Well it was obviously a huge turning point eh - attracted a lot of mainstream media interest
Aye, it was in the top 10 of the UK iTunes chart, and that's quite an easy thing for newspapers to understand. That's what I was aiming for. Some kind of success that was easy to grasp.
It was a great story - what were you the dotcom comic?
Grasp the idea of. Aye, and "genius" of course.
Did it annoy you at all though that you were described as if you'd just started having a wee play on your computer? or you were on the dole etc.
Black and white in a paper, I said to Lynn "There it is there in black and white".
Do you have that framed?
It didn't annoy me, but I did think "That's not true... that's not true either... that's half right", and that was after me speaking with the person.
I've got all that stuff in a wee pile in a box. To look back on. I'm already at the point I'm looking back at it. Haha.
It was funny to see the papers saying things like "YouTube comic" cos they don't quite know how to say that it's not YouTube, it's actually the guy's own website.
sure
Trying to explain the thing in simple terms to non technical people.
How did things get started with the live shows then?

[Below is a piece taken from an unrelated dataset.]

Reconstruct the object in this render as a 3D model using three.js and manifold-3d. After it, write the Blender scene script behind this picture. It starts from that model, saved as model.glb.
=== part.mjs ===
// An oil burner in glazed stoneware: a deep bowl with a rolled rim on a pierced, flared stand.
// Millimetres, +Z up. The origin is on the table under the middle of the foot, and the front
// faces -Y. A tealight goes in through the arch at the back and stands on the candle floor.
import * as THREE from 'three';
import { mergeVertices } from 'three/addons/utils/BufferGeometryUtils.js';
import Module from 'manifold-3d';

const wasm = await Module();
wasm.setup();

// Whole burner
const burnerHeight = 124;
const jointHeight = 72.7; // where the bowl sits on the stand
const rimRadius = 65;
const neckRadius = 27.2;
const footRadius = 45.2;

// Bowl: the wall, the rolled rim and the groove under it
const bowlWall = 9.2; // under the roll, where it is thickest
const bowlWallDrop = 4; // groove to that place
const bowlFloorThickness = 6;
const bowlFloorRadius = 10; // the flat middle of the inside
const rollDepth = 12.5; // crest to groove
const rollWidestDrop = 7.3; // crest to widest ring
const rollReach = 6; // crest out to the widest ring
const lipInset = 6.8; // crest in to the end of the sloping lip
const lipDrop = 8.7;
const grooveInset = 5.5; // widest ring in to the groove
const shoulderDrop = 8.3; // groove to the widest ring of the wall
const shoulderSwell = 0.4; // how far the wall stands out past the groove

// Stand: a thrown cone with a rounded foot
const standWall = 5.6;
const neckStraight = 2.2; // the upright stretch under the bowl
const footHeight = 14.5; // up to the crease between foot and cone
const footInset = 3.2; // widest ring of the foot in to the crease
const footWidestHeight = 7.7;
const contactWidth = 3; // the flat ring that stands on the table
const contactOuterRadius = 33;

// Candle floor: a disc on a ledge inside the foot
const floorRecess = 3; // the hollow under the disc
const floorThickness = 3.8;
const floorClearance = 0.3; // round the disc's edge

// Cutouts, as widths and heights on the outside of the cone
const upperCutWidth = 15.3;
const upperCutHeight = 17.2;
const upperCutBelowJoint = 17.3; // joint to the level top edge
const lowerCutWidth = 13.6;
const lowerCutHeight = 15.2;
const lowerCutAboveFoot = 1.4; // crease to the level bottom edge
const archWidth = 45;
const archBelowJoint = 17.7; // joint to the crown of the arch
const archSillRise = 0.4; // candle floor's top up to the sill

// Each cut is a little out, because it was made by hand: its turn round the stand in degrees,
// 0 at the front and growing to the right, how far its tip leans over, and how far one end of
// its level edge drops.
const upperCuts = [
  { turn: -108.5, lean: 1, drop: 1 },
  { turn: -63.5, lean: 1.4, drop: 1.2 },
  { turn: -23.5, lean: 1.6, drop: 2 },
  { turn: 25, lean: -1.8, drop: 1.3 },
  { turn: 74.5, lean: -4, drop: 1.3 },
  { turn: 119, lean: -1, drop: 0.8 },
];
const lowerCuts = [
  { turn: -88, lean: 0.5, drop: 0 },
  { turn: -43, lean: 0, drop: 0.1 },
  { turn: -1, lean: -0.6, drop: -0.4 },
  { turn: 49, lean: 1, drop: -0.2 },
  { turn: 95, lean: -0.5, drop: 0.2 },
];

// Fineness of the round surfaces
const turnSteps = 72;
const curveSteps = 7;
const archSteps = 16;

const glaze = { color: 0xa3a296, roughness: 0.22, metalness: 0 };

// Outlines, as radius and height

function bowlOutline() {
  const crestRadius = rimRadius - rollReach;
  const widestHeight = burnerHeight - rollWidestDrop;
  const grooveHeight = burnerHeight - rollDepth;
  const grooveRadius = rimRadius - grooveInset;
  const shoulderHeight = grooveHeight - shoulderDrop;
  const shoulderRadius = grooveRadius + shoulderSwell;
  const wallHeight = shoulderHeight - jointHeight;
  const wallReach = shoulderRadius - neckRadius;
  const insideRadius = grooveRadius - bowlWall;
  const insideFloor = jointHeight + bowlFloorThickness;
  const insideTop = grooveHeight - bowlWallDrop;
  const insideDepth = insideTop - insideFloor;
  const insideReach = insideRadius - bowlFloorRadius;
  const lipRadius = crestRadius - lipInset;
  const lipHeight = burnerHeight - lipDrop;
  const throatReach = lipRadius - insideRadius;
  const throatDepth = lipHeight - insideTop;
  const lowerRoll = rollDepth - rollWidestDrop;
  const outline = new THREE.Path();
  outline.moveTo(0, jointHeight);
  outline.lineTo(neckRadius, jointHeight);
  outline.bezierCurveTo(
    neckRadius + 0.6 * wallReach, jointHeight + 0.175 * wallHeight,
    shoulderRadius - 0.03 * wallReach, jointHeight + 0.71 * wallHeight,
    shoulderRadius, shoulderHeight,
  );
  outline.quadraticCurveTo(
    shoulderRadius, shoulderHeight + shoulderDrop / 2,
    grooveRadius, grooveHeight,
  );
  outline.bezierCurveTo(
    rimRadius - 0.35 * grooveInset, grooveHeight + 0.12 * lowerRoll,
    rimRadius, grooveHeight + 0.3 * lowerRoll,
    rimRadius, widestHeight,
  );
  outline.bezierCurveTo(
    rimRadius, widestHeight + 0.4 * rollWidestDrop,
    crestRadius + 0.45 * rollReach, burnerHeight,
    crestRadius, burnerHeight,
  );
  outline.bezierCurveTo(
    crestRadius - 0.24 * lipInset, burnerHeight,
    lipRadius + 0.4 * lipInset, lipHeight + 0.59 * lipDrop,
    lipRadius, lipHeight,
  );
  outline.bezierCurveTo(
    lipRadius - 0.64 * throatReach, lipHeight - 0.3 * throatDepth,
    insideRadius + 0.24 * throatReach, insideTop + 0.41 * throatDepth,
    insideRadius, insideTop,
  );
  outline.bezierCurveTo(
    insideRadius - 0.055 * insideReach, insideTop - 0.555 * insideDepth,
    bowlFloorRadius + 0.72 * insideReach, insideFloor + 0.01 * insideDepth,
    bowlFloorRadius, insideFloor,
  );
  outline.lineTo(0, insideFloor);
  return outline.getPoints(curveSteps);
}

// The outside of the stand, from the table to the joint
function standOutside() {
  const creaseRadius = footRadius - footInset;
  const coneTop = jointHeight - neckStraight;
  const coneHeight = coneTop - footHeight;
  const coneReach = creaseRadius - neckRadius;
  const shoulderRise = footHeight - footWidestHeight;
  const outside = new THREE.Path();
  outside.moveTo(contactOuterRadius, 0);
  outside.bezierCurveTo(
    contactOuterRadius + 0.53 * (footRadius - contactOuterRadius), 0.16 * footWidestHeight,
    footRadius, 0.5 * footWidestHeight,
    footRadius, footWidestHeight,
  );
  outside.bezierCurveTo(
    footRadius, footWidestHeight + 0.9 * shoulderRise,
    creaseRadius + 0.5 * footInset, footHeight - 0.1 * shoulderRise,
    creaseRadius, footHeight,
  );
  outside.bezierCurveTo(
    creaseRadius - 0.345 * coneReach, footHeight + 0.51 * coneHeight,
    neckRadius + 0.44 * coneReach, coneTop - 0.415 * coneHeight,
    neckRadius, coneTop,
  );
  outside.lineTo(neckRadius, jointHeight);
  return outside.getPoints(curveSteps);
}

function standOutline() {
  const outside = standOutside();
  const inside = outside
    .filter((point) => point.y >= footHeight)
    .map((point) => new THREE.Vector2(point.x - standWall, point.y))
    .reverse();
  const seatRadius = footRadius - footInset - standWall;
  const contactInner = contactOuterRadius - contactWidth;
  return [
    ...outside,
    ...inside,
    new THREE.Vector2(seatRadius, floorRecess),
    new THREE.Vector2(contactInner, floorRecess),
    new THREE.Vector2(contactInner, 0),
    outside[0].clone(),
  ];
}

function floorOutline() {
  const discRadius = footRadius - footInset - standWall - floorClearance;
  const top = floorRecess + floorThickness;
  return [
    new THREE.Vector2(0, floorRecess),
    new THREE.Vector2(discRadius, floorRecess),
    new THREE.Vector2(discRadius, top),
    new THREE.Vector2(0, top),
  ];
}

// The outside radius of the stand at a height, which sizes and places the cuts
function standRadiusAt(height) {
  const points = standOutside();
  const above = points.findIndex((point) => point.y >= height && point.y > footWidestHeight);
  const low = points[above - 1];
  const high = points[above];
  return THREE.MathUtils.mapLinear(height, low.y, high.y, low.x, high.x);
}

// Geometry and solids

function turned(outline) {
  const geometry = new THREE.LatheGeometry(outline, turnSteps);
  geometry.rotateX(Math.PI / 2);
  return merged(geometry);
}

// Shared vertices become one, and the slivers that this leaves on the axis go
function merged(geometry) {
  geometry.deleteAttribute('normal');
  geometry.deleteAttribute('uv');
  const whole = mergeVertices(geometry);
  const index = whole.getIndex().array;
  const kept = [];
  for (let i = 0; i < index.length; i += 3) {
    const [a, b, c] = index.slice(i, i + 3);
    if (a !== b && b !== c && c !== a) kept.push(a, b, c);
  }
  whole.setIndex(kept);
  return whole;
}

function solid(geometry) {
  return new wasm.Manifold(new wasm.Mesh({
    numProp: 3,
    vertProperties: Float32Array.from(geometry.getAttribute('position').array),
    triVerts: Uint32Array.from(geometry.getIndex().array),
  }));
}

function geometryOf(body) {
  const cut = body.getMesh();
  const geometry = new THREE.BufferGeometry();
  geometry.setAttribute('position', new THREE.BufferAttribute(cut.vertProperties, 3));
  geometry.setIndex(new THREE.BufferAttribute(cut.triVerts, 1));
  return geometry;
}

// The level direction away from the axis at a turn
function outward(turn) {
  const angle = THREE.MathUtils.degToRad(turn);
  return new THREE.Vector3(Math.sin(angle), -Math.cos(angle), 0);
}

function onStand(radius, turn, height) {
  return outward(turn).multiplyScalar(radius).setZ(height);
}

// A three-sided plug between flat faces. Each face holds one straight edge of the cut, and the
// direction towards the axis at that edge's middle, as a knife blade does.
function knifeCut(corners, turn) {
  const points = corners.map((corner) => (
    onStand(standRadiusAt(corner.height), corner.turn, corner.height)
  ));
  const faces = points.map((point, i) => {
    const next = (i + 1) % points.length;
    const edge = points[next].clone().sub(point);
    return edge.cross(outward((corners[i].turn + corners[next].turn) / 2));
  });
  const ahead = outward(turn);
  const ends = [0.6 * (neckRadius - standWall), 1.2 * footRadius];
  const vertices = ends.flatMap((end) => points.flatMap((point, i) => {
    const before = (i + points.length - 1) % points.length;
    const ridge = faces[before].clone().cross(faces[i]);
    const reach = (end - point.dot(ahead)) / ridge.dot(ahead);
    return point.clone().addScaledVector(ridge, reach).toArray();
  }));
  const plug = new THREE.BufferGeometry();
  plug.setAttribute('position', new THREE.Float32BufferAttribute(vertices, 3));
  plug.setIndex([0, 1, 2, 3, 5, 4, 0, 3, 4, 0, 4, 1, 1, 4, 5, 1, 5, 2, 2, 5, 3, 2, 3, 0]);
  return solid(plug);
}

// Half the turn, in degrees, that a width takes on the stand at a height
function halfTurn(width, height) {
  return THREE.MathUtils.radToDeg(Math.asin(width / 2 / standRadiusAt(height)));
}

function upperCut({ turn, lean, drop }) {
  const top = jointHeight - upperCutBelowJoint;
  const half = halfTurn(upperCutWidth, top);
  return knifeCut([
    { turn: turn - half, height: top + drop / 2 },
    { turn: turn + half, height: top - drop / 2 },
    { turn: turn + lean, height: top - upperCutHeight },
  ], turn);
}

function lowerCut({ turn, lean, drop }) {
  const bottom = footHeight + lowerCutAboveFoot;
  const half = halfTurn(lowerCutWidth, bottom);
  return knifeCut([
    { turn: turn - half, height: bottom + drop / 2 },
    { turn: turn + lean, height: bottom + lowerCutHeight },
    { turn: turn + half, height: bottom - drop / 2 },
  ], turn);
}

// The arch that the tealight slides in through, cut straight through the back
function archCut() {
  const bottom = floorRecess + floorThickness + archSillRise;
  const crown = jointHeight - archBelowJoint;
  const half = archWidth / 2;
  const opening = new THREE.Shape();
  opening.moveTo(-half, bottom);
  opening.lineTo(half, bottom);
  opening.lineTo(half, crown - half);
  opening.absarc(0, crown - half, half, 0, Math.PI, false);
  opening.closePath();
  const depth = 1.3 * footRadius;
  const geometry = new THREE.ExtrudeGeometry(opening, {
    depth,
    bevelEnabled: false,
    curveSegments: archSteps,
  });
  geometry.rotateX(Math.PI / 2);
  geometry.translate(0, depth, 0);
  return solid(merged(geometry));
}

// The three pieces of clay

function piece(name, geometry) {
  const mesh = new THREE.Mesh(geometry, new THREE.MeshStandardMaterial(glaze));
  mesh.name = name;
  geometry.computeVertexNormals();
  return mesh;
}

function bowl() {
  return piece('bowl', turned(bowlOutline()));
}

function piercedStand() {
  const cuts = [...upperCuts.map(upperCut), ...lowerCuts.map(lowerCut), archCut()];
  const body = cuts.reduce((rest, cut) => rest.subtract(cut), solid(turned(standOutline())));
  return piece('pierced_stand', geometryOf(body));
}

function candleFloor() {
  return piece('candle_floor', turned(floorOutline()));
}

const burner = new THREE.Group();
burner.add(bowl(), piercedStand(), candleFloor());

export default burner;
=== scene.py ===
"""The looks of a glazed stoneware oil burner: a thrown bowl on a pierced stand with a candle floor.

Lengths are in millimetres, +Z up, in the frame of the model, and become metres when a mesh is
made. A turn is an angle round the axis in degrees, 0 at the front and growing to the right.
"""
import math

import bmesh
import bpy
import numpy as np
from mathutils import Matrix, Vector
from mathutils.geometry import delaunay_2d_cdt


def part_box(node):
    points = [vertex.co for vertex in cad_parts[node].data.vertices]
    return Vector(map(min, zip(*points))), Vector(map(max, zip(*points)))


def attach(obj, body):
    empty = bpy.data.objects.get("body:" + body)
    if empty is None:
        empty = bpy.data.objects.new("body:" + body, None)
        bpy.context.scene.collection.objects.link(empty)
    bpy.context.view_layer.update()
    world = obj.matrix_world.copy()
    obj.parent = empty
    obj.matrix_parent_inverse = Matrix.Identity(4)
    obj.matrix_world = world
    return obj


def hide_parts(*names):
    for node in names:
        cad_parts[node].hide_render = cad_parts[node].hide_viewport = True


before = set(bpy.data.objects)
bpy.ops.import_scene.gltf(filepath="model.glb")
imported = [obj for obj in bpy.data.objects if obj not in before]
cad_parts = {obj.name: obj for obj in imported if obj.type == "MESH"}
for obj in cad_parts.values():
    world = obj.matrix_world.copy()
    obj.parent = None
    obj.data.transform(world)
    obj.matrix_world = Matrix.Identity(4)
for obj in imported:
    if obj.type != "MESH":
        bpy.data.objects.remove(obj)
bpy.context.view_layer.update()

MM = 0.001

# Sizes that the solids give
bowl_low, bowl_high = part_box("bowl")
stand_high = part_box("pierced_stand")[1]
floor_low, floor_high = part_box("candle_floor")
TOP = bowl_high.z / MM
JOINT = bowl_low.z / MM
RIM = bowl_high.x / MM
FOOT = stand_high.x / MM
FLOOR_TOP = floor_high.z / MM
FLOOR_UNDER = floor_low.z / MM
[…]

I was asked to do last year's Glasgow Comedy Festival. After the success of the podcast. And I said okay, even though I had never done any live stuff. So between being asked (October 2006) and doing the show (March 2007), I did a few live spots to get experience of doing stand up. And it was fucking terrifying to begin with. But the GCF show sold out very quickly, and it went well. No problems. Then I was asked why I don't do the Fringe as well. So I did that.

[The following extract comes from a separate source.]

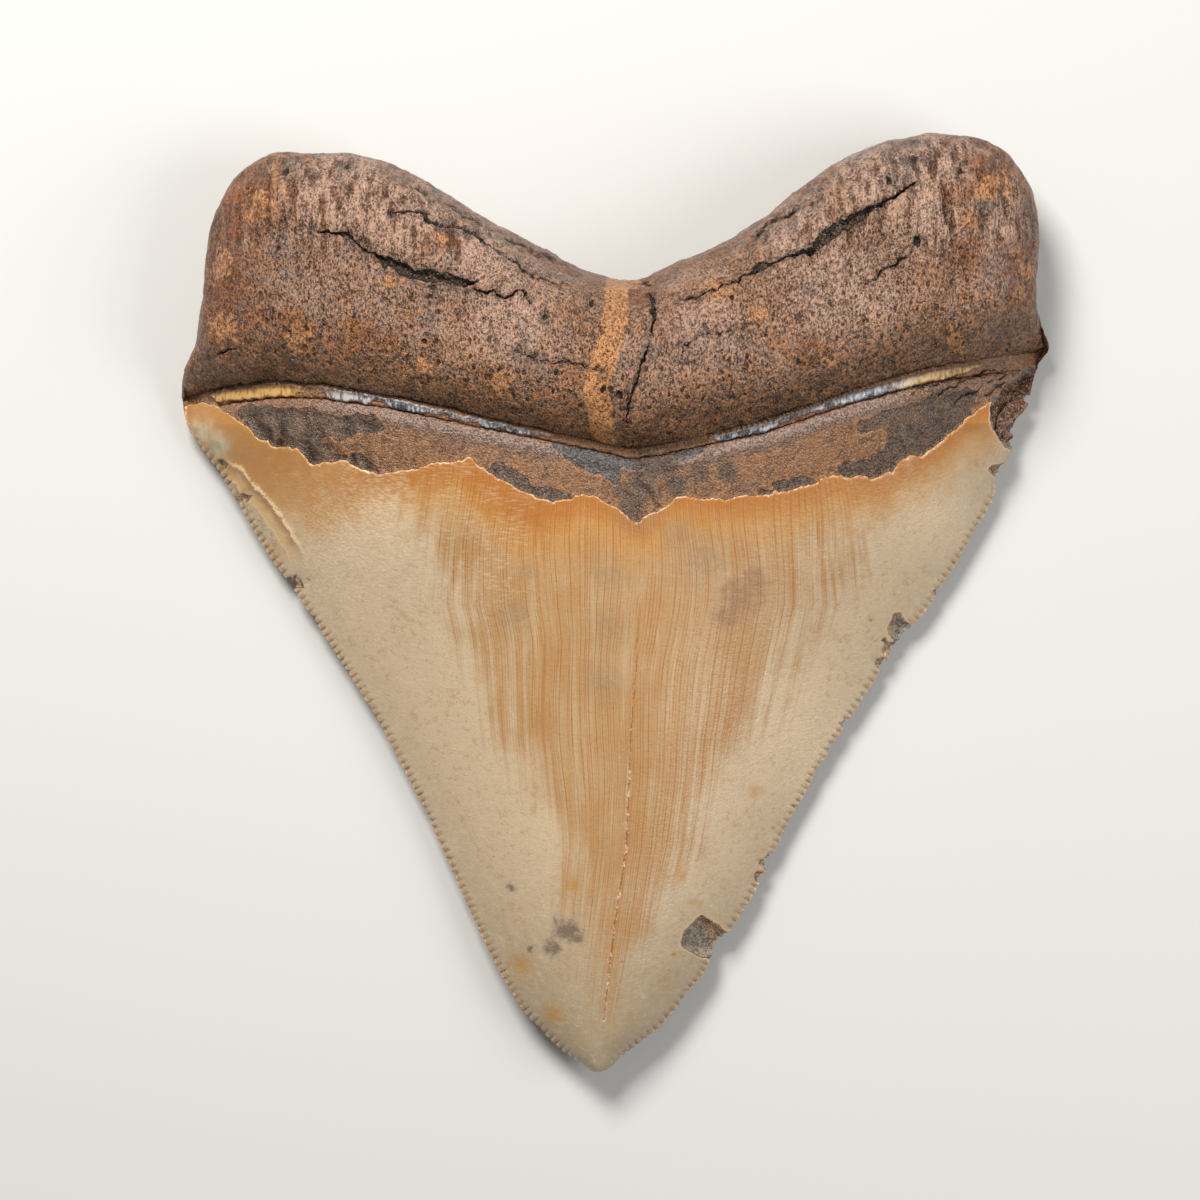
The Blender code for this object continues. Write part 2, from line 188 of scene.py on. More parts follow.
# Cracks, each as its greatest width, its depth, and places along it.
CRACKS = [
    (0.4, 0.6, [(-39.5, 48.5), (-36.5, 48.2), (-34.5, 48.0), (-32.5, 46.1), (-30.0, 44.7)]),
    (1.5, 1.0, [(-31.0, 45.2), (-28.0, 43.6), (-25.0, 42.6), (-22.5, 42.0), (-18.0, 41.6)]),
    (0.4, 0.6, [(-19.0, 40.9), (-16.5, 40.3), (-14.2, 39.6), (-11.9, 40.6), (-10.8, 38.6)]),
    (0.6, 0.7, [(-29.0, 50.8), (-25.2, 50.7), (-23.6, 49.4), (-19.7, 49.0), (-17.5, 47.5),
                (-15.3, 45.8), (-13.1, 44.4)]),
    (0.4, 0.6, [(-14.0, 44.8), (-10.3, 42.4), (-6.1, 41.5)]),
    (0.3, 0.35, [(-29.0, 55.7), (-23.5, 53.1), (-17.0, 49.6), (-11.0, 46.4), (-5.0, 43.9)]),
    (0.25, 0.3, [(-31.0, 53.5), (-29.5, 52.5), (-27.0, 52.3)]),
    (0.25, 0.4, [(-55.5, 32.5), (-52.5, 33.0), (-49.5, 33.6)]),
    (0.35, 0.6, [(8.0, 39.2), (10.5, 39.8), (15.0, 41.7)]),
    (0.6, 0.8, [(14.5, 41.4), (18.0, 43.3), (21.5, 44.7), (25.5, 45.8), (27.0, 47.4)]),
    (1.6, 1.0, [(24.8, 45.3), (27.5, 48.0), (30.0, 49.6), (33.5, 51.6)]),
    (0.5, 0.7, [(32.5, 50.9), (36.3, 53.0), (39.2, 55.0)]),
    (0.45, 0.6, [(17.0, 46.4), (19.7, 49.4), (22.0, 50.5), (25.8, 52.6)]),
    (0.35, 0.5, [(32.4, 41.3), (34.7, 43.4), (38.5, 45.6)]),
    (0.5, 0.7, [(4.0, 42.5), (4.9, 39.5), (4.9, 35.0)]),
    (0.3, 0.5, [(4.9, 36.0), (3.9, 32.3), (2.4, 28.0), (1.6, 25.5), (1.2, 22.5)]),
    (0.2, 0.3, [(-13.0, 32.5), (-9.0, 31.5), (-4.5, 31.0), (-1.0, 29.5)]),
    (0.2, 0.3, [(8.5, 33.5), (12.0, 35.0), (16.5, 35.5)]),
    (0.22, 0.3, [(38.0, 27.4), (40.5, 28.4), (43.5, 29.5), (47.0, 30.2)]),
    (0.25, 0.35, [(41.0, 26.8), (43.5, 28.4), (46.5, 29.8), (50.0, 31.0), (54.0, 32.0)]),
    (0.25, 0.35, [(44.5, 26.0), (46.5, 27.7), (49.0, 29.2), (52.0, 30.4), (55.0, 31.4)]),
    (0.22, 0.3, [(47.5, 26.2), (49.0, 27.6), (51.0, 29.0), (53.0, 29.9)]),
]
CRACK_STRAY = 0.5  # how far a crack's sides stray from those places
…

Any particular highlights from that?
I was backstage, ready to come on for one of my shows at the Fringe, and the bouncer guy told me that there were three lassies with tickets to my show, but they were absolutely steaming. 4pm. And did I want to let them in. I said aye. The guy asked me if I was sure. I said no, not now that you've asked. But I let them in anyway. And the spent a lot of the show sitting down the front, a few feet away from me, saying mad things. Being a bit loud. Answering rhetorical questions, etc. In a small room of 40 people. And it ended with them kind of fucking up the punchline of my last sketch by saying something like "Geeza bon bon" Or "Limmy's the bomb bomb" I don't know. I was told by people who were at the show that they were eckied. They were pure gurning and they were crying and cuddling each other before coming in and after leaving. So a trio of e-head lassies at my show. That was a highlight. And the last show, of course, was good. After a month.
It sounds exhausting
It was quite relaxing. Doing fuck all all month, bar doing this one hour a day. Same show. Same patter.
What inspires you?
Ehhhhhhhh... things like madness. Seeing things that don't make sense, things that don't add up. Horrible situations as well, the threat of violence, etc. Generally unpleasant things. Confusion.

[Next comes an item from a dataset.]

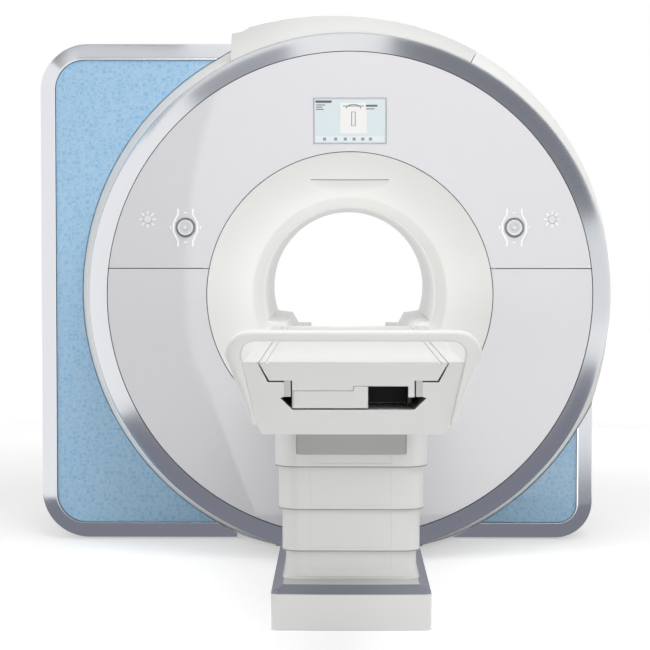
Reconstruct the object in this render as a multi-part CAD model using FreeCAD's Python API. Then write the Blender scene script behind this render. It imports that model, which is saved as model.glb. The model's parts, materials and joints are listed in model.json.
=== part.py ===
import FreeCAD, Part
import math
import os

os.makedirs("parts", exist_ok=True)
Vector = FreeCAD.Vector

# A whole-body magnetic resonance scanner with its patient table. All sizes are in millimetres.
# X runs across the machine, Y runs into the bore from the table's foot end, Z is up and the floor is Z = 0.
# The pieces are drawn about the bore's axis, X = 0, with Y = 0 at mid-length, and are saved about the
# middle of the whole machine's footprint.

# Fits
fit_gap = 0.3            # between pieces that seat on each other
seam_gap = 3.0           # the open joint that shows between covers
running_gap = 0.06       # radial, between a shaft and its hole
slide_gap = 0.5          # between the stages of the lift
wiper_gap = 0.4          # between a column cover's lip and the next cover
same_place = 0.001       # ends nearer than this are one point
cover_wall = 6.0

# Gantry
bore_height = 1055.0
bore_radius = 350.0
cover_length = 1730.0
floor_clearance = 12.0

# Front face
funnel_radius = 564.0
dome_radius = 37000.0    # the face panels are very slightly domed
panel_thickness = 12.0
panel_seam_rise = 105.0  # above the bore's axis
ring_floor_gap = 15.0
ring_width = 83.0
ring_depth = 118.0
ring_wall = 10.0
flange_width = 25.0
flange_thickness = 12.0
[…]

What would you like to do next?
Ideally, I get my own fucking telly show, fucking now. But I don't think that's going to happen for a while. I'd like to just win the lottery or fuck off to Australia and get a simple job doing nothing and do my comedy stuff as a hobby.
Any advice you would give others about running a creative career?
Aye, work with Donnie Kerrigan.
and just remember that none of it matters. That's what I try to tell myself. NONE OF IT MATTERS, IT'LL ALL BE OKAY.